> **Task**
Take the data below and write out exactly the lines from the one with "Write part 3" through the one with "# ---------- studio"; omit every other line.

● ● ● ●

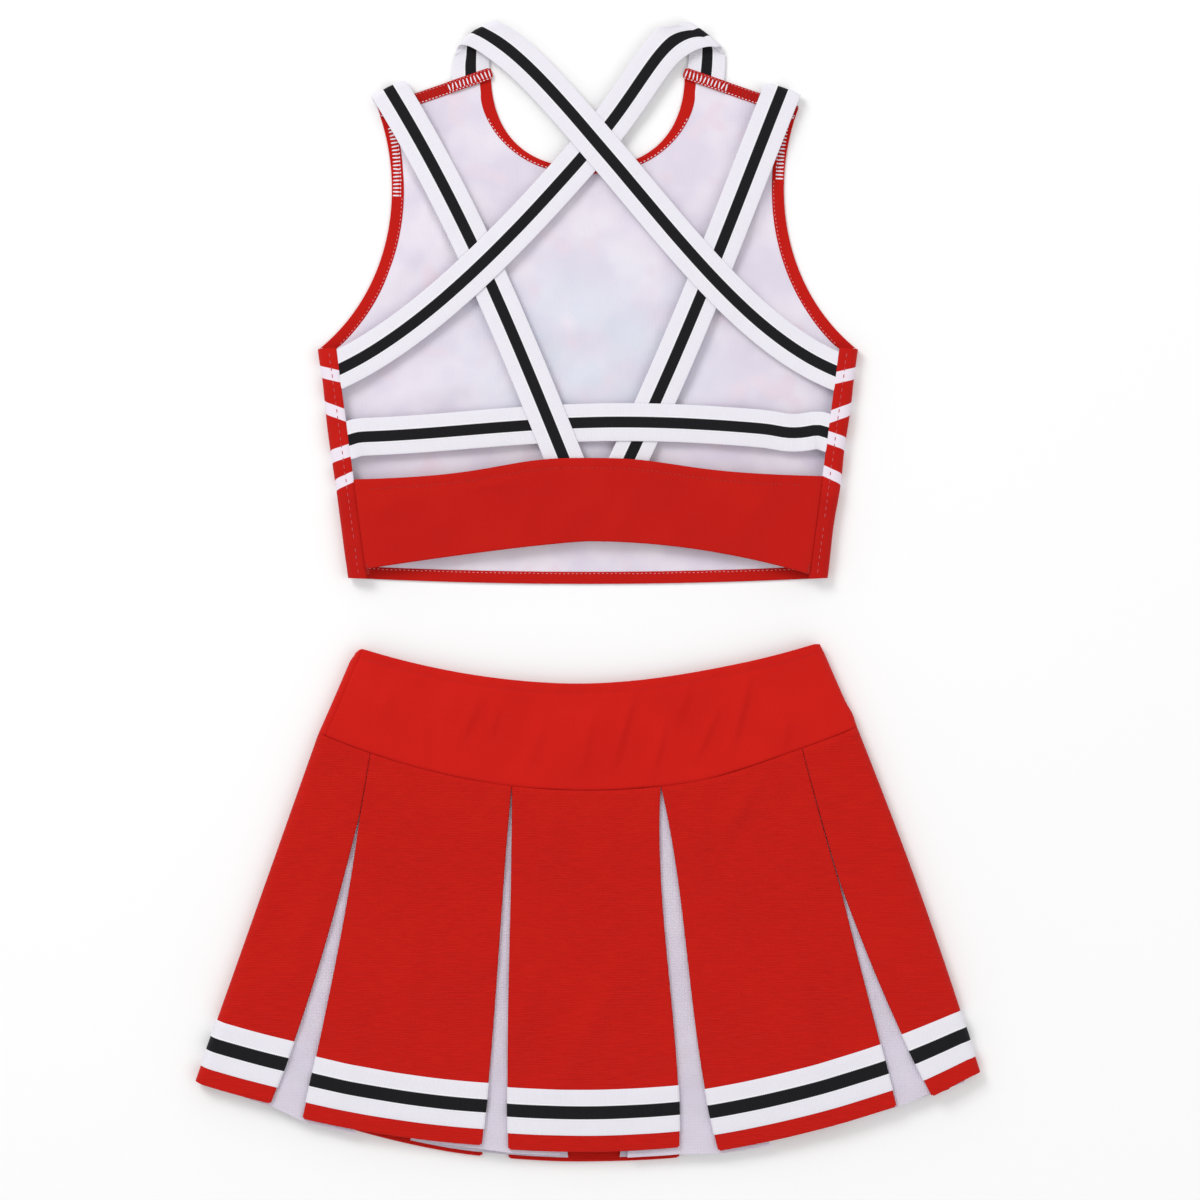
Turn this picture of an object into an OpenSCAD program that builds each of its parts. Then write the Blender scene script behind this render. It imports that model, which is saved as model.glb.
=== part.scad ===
// Two-piece cheer uniform laid flat with its back upwards: a strappy-back crop top above a box-pleated skirt.
// The shoulders point along +Y, the hem along -Y, and the garments lie on Z = 0. Left is -X and right is +X.
// The lower layer of each garment is its front, and the upper layer is its back.

/* [Cloth] */
// Height of each garment as it lies, set by the round side folds
loft = 12; // [12:0.5:14]
// Thickness of one layer of body fabric
cloth_t = 1.2; // [1:0.1:1.2]
// Thickness of the thin white fabric of the pleat inserts
insert_t = 0.8; // [0.6:0.1:0.8]

/* [Crop top] */
// Half width of the neck scoop at the shoulders
neck_half_w = 64; // [60:1:66]
// Depth of the neck scoop
neck_depth = 65; // [58:1:68]
// Half width across the outer ends of the shoulders
shoulder_half_w = 139; // [137:1:141]
// Half width at the underarm
chest_half_w = 178; // [176:1:180]
// Half width at the hem of the top
top_hem_half_w = 157.5; // [156:0.5:159]
// Width of the binding round the neck and the armholes
binding_w = 8; // [6:0.5:9]
// Height of the turned-up hem of the front
hem_fold_h = 6; // [5:0.5:7]
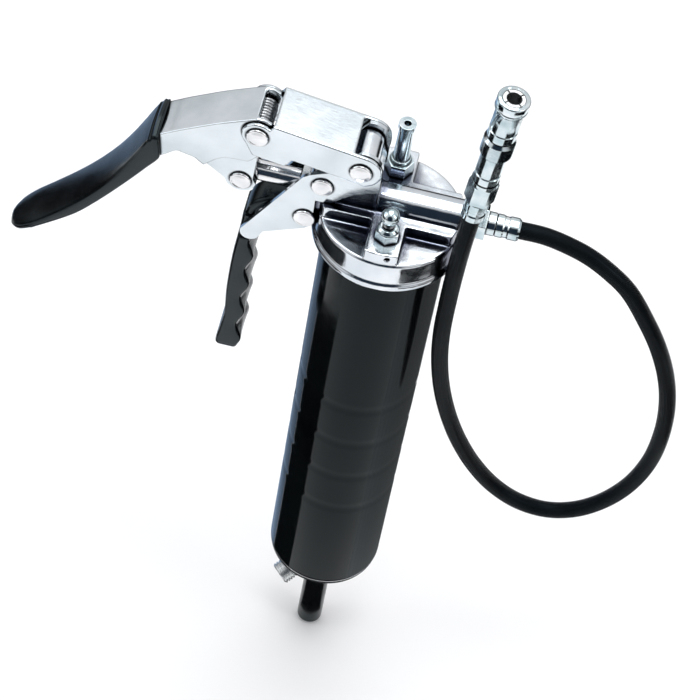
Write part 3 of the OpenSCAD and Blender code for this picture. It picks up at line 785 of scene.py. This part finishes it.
def make_coupler_body():
    """The coupler's body, with a band of diamond knurling cut in its side."""
    shank = [(1.6, 25), (5.0, 25), (5.6, 25.6), (5.6, 29.4), (5.2, 29.8), (5.2, 30.8), (5.6, 31.2),
             (5.6, 41.6), (5.8, 42.0), (6.75, 43.2)]
    band = [(6.75, KNURL_FOOT + KNURL_LENGTH * row / KNURL_ROWS) for row in range(KNURL_ROWS + 1)]
    profile = shank + band + [(6.75, 51.2), (5.9, 52.6), (4.9, 52.9), (4.9, 60), (1.6, 60)]
    first = len(shank)

    def knurl(row, k, radius):
        if first <= row <= first + KNURL_ROWS and (row + k) % 2:
            return radius + KNURL_DEPTH
        return radius

    bm = bmesh.new()
    lathe(bm, profile, coupler_place(), segments=KNURL_TEETH * 2, radius_at=knurl)
    return finish_piece("coupler_knurled_body", bm, "coupler_body", sharp=24)


def make_coupler_sleeve():
    """The turning sleeve with its flared lip."""
    profile = [(4.96, 53.1), (5.7, 53.1), (6.1, 53.6), (6.1, 57.6), (5.75, 58.0), (5.75, 58.9),
               (6.1, 59.3), (6.1, 69.4), (6.4, 69.9), (7.0, 70.8)]
    profile += arc((6.6, 71.6), 0.55, -30, 60, 4) + [(7.05, 72.6), (7.05, 75.4)]
    profile += arc((6.25, 75.9), 0.8, 0, 75, 5) + [(5.6, 76.9), (4.96, 76.5)]
    bm = bmesh.new()
    lathe(bm, profile, coupler_place())
    return finish_piece("coupler_turning_sleeve", bm, "coupler_sleeve", sharp=35)


# ---------- studio ----------

FLOOR_NEAR = 0.9
FLOOR_FAR = 9.0
CARD_LIFT = 1.5 * MM
CARD_DARK, CARD_GREY = (0.004, 0.005, 0.006), (0.05, 0.058, 0.07)
CARD_BLUE, CARD_PALE = (0.30, 0.42, 0.60), (0.80, 0.81, 0.82)
FINGER_SIDE = (-0.052, 0)  # centre of the finger grip's card
# Reflector cards round the barrel's foot: name, colour, inner and outer radius, start and end angle
CARDS = (
    ("left_flag", CARD_DARK, 0.035, 0.2505, 54, 108),
    ("collar_flag", CARD_GREY, 0.2815, 0.300, 60, 100),
    ("blue_reflector", CARD_BLUE, 0.035, 0.95, 118, 172),
    ("blue_reflector_near", CARD_BLUE, 0.035, 0.25, 109, 118),
    ("coupler_left_flag", CARD_DARK, 0.301, 0.60, 50, 108),
    ("coupler_right_flag", CARD_DARK, 0.335, 0.60, 250, 328),
    ("finger_flag", CARD_DARK, 0.13, 0.27, 168, 190, FINGER_SIDE),
    ("rod_flag", CARD_DARK, 0.012, 0.058, -85, 85),
)
# The graded card that keeps the right of the barrel dark: strips, their angles, and its darkest grey
RIGHT_STRIPS, RIGHT_START, RIGHT_WIDTH = 12, 203, 8
RIGHT_DARKEST = 0.09


def stage_mesh(name, bm, material, height):
    """A piece of the studio, which isn't part of the object."""
    mesh = bpy.data.meshes.new(name)
    bm.to_mesh(mesh)
    bm.free()
    mesh.materials.append(material)
    made = bpy.data.objects.new(name, mesh)
    made.location = (0, 0, height)
    bpy.context.scene.collection.objects.link(made)
    return made


def sector(inner, outer, start, end, centre=(0, 0), steps=48):
    """A flat piece of a ring. Its angles run from -Y towards -X, in degrees."""
    bm = bmesh.new()
    rings = []
    for k in range(steps + 1):
        a = math.radians(start + (end - start) * k / steps)
        away = Vector((-math.sin(a), -math.cos(a), 0))
        rings.append([bm.verts.new(Vector((*centre, 0)) + away * r) for r in (inner, outer)])
    for (a, b), (c, d) in zip(rings, rings[1:]):
        bm.faces.new((a, b, d, c))
    bmesh.ops.remove_doubles(bm, verts=bm.verts, dist=1e-5)
    bmesh.ops.recalc_face_normals(bm, faces=bm.faces)
    return bm


def make_floor():
    """A wide pale floor just under the lowest part. Its far part isn't seen by the reflections."""
    s = Shader("studio_floor", 0.0, 0.85, Specular_IOR_Level=0.1)
    s.colour(s.ramp(s.noise(3, 3), (0.2, (0.87, 0.87, 0.875)), (0.8, (0.90, 0.90, 0.90))))
    height = CAD_LOW.z - 0.5 * MM
    stage_mesh("studio_floor", sector(0, FLOOR_NEAR, 0, 360), s.material, height)
    far = stage_mesh("studio_floor_far", sector(FLOOR_NEAR, FLOOR_FAR, 0, 360), s.material, height)
    far.visible_glossy = False


def glow(name, colour):
    """A plain emitter for a reflector card, of which only reflections are seen."""
    material = bpy.data.materials.new(name)
    material.use_nodes = True
    tree = material.node_tree
    tree.nodes.clear()
    emit = tree.nodes.new("ShaderNodeEmission")
    emit.inputs["Color"].default_value = (*colour, 1)
    tree.links.new(emit.outputs[0], tree.nodes.new("ShaderNodeOutputMaterial").inputs["Surface"])
    return material


def add_card(name, colour, *place):
    """A reflector card on the floor, seen in reflections only."""
    card = stage_mesh(name, sector(*place), glow(name, colour), CAD_LOW.z + CARD_LIFT)
    card.visible_camera = card.visible_diffuse = card.visible_shadow = False
    card.visible_transmission = card.visible_volume_scatter = False


def make_cards():
    """Cards that draw long dark, blue and pale bands in gloss and chrome."""
    for card in CARDS:
        add_card(*card)
    for k in range(RIGHT_STRIPS):
        grey = RIGHT_DARKEST * 10 ** (k / (RIGHT_STRIPS - 1))
        start = RIGHT_START + RIGHT_WIDTH * k
        add_card(f"right_flag_{k}", (grey * 0.94, grey, grey * 1.04),
                 0.035, 0.285, start, start + RIGHT_WIDTH)
    add_card("front_reflector", CARD_PALE, FLOOR_NEAR, 2.6, -55, 55)


class Sky:
    """The studio dome as a function of direction, painted in soft round patches."""

    def __init__(self):
        self.world = bpy.data.worlds.new("studio_dome")
        self.world.use_nodes = True
        self.tree = self.world.node_tree
        self.tree.nodes.clear()
        self.way = self.tree.nodes.new("ShaderNodeTexCoord").outputs["Generated"]

    def join(self, kind, *inputs, **settings):
        """A node with its inputs linked or set in order, and its first enabled output."""
        made = self.tree.nodes.new(kind)
        for key, value in settings.items():
            setattr(made, key, value)
        for index, value in inputs:
            if isinstance(value, bpy.types.NodeSocket):
                self.tree.links.new(value, made.inputs[index])
            else:
                made.inputs[index].default_value = value
        return next(out for out in made.outputs if out.enabled)

    def by_height(self, *stops):
        """Grey by the sine of the elevation."""
        split = self.tree.nodes.new("ShaderNodeSeparateXYZ")
        self.tree.links.new(self.way, split.inputs[0])
        level = self.join("ShaderNodeMapRange", (0, split.outputs["Z"]), (1, -1.0), (2, 1.0))
        ramp = self.tree.nodes.new("ShaderNodeValToRGB")
        elements = ramp.color_ramp.elements
        while len(elements) < len(stops):
            elements.new(0.5)
        for element, (sine, value) in zip(elements, stops):
            element.position = (sine + 1) / 2
            element.color = (value, value, value * 1.015, 1)
        self.tree.links.new(level, ramp.inputs["Fac"])
        return ramp.outputs["Color"]

    def patch(self, below, azimuth, elevation, core, edge, colour):
        """A soft round patch: azimuth runs from -Y towards -X, and core and edge are its half angles."""
        a, e = math.radians(azimuth), math.radians(elevation)
        towards = (-math.sin(a) * math.cos(e), -math.cos(a) * math.cos(e), math.sin(e))
        dot = self.tree.nodes.new("ShaderNodeVectorMath")
        dot.operation = "DOT_PRODUCT"
        self.tree.links.new(self.way, dot.inputs[0])
        dot.inputs[1].default_value = towards
        share = self.join("ShaderNodeMapRange", (0, dot.outputs["Value"]), (1, math.cos(math.radians(edge))),
                          (2, math.cos(math.radians(core))), interpolation_type="SMOOTHSTEP")
        return self.join("ShaderNodeMix", (0, share), (6, below), (7, (*colour, 1)), data_type="RGBA")


def make_sky():
    """Pale overhead with a dark horizon and front for the metal to reflect, and plain to the camera."""
    sky = Sky()
    seen = sky.by_height((-1.0, 0.02), (-0.03, 0.02), (0.06, 0.58), (0.20, 0.82), (0.45, 0.85),
                         (1.0, 0.95))
    seen = sky.patch(seen, 0, 22, 26, 38, (0.020, 0.032, 0.050))
    seen = sky.patch(seen, 200, 62, 10, 30, (1.0, 1.02, 1.05))
    seen = sky.patch(seen, 0, 79, 4, 7, (12.0, 12.2, 12.5))
    light = sky.join("ShaderNodeBackground", (0, seen), (1, 0.9))
    plain = sky.join("ShaderNodeBackground", (0, (1, 1, 1, 1)), (1, 1.0))
    eye = sky.tree.nodes.new("ShaderNodeLightPath").outputs["Is Camera Ray"]
    both = sky.join("ShaderNodeMixShader", (0, eye), (1, light), (2, plain))
    sky.tree.links.new(both, sky.tree.nodes.new("ShaderNodeOutputWorld").inputs["Surface"])
    bpy.context.scene.world = sky.world


def add_softbox(name, at, aim, width, height, power, tint=(1, 1, 1)):
    """A rectangular area light, aimed at a point, in metres and watts."""
    data = bpy.data.lights.new(name, "AREA")
    data.shape = "RECTANGLE"
    data.size, data.size_y = width, height
    data.energy = power
    data.color = tint
    light = bpy.data.objects.new(name, data)
    light.location = at
    light.rotation_euler = (Vector(aim) - Vector(at)).to_track_quat("-Z", "Y").to_euler()
    bpy.context.scene.collection.objects.link(light)


def add_lights():
    """Soft light from above and from both sides."""
    aim = (0, 0, -0.1)
    add_softbox("top_softbox", (-0.1, 0.6, 2.2), aim, 1.8, 1.8, 26)
    add_softbox("left_softbox", (-2.0, -0.4, 1.2), aim, 0.9, 1.8, 8, (0.93, 0.96, 1.0))
    add_softbox("right_softbox", (1.9, -0.5, 1.4), aim, 0.6, 1.6, 8)


# ---------- the scene ----------

# Name, CAD node, voxel size in mm, relaxing passes
SOFTENED = (("cast_head", "head_casting", 0.5, 7), ("pressed_link", "link_channel", 0.36, 14),
            ("pressed_handle", "handle_channel", 0.42, 12))
# Name, CAD node, width of its rounded corners in mm, segments of each
DRESSED = (("pressed_bracket", "grip_bracket", 0.35, 3), ("pressed_lugs", "handle_lugs", 0.35, 3),
           ("turned_filler", "filler_body", 0.25, 2), ("turned_bleeder", "bleeder_body", 0.25, 2),
           ("hexagon_outlet", "outlet_adapter", 0.4, 2), ("hexagon_coupler", "coupler_adapter", 0.4, 2),
           ("hexagon_gland", "gland_nut", 0.35, 2), ("bent_lever", "lock_lever", 0.3, 3),
           ("plunger_bar", "plunger", 0.35, 2))

add_camera()
bpy.context.scene.view_settings.view_transform = "Standard"
hose, hose_path, hose_length = make_hose()
paint_cad_nodes()
make_barrel()
make_end_cap()
for soft in SOFTENED:
    softened(*soft)
make_pins()
make_return_spring()
for plain in DRESSED:
    dressed(*plain)
make_palm_grip()
make_finger_grip()
make_coupler_body()
make_coupler_sleeve()
make_floor()
make_cards()
make_sky()
add_lights()
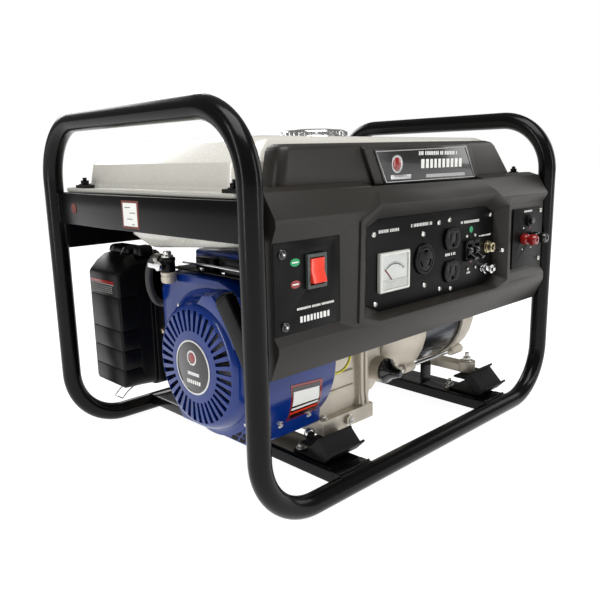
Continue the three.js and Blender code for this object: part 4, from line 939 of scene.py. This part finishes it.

● ● ● ●

> **Solved exercise**
Write part 3 of the OpenSCAD and Blender code for this picture. It picks up at line 785 of scene.py. This part finishes it.
def make_coupler_body():
    """The coupler's body, with a band of diamond knurling cut in its side."""
    shank = [(1.6, 25), (5.0, 25), (5.6, 25.6), (5.6, 29.4), (5.2, 29.8), (5.2, 30.8), (5.6, 31.2),
             (5.6, 41.6), (5.8, 42.0), (6.75, 43.2)]
    band = [(6.75, KNURL_FOOT + KNURL_LENGTH * row / KNURL_ROWS) for row in range(KNURL_ROWS + 1)]
    profile = shank + band + [(6.75, 51.2), (5.9, 52.6), (4.9, 52.9), (4.9, 60), (1.6, 60)]
    first = len(shank)

    def knurl(row, k, radius):
        if first <= row <= first + KNURL_ROWS and (row + k) % 2:
            return radius + KNURL_DEPTH
        return radius

    bm = bmesh.new()
    lathe(bm, profile, coupler_place(), segments=KNURL_TEETH * 2, radius_at=knurl)
    return finish_piece("coupler_knurled_body", bm, "coupler_body", sharp=24)


def make_coupler_sleeve():
    """The turning sleeve with its flared lip."""
    profile = [(4.96, 53.1), (5.7, 53.1), (6.1, 53.6), (6.1, 57.6), (5.75, 58.0), (5.75, 58.9),
               (6.1, 59.3), (6.1, 69.4), (6.4, 69.9), (7.0, 70.8)]
    profile += arc((6.6, 71.6), 0.55, -30, 60, 4) + [(7.05, 72.6), (7.05, 75.4)]
    profile += arc((6.25, 75.9), 0.8, 0, 75, 5) + [(5.6, 76.9), (4.96, 76.5)]
    bm = bmesh.new()
    lathe(bm, profile, coupler_place())
    return finish_piece("coupler_turning_sleeve", bm, "coupler_sleeve", sharp=35)


# ---------- studio ----------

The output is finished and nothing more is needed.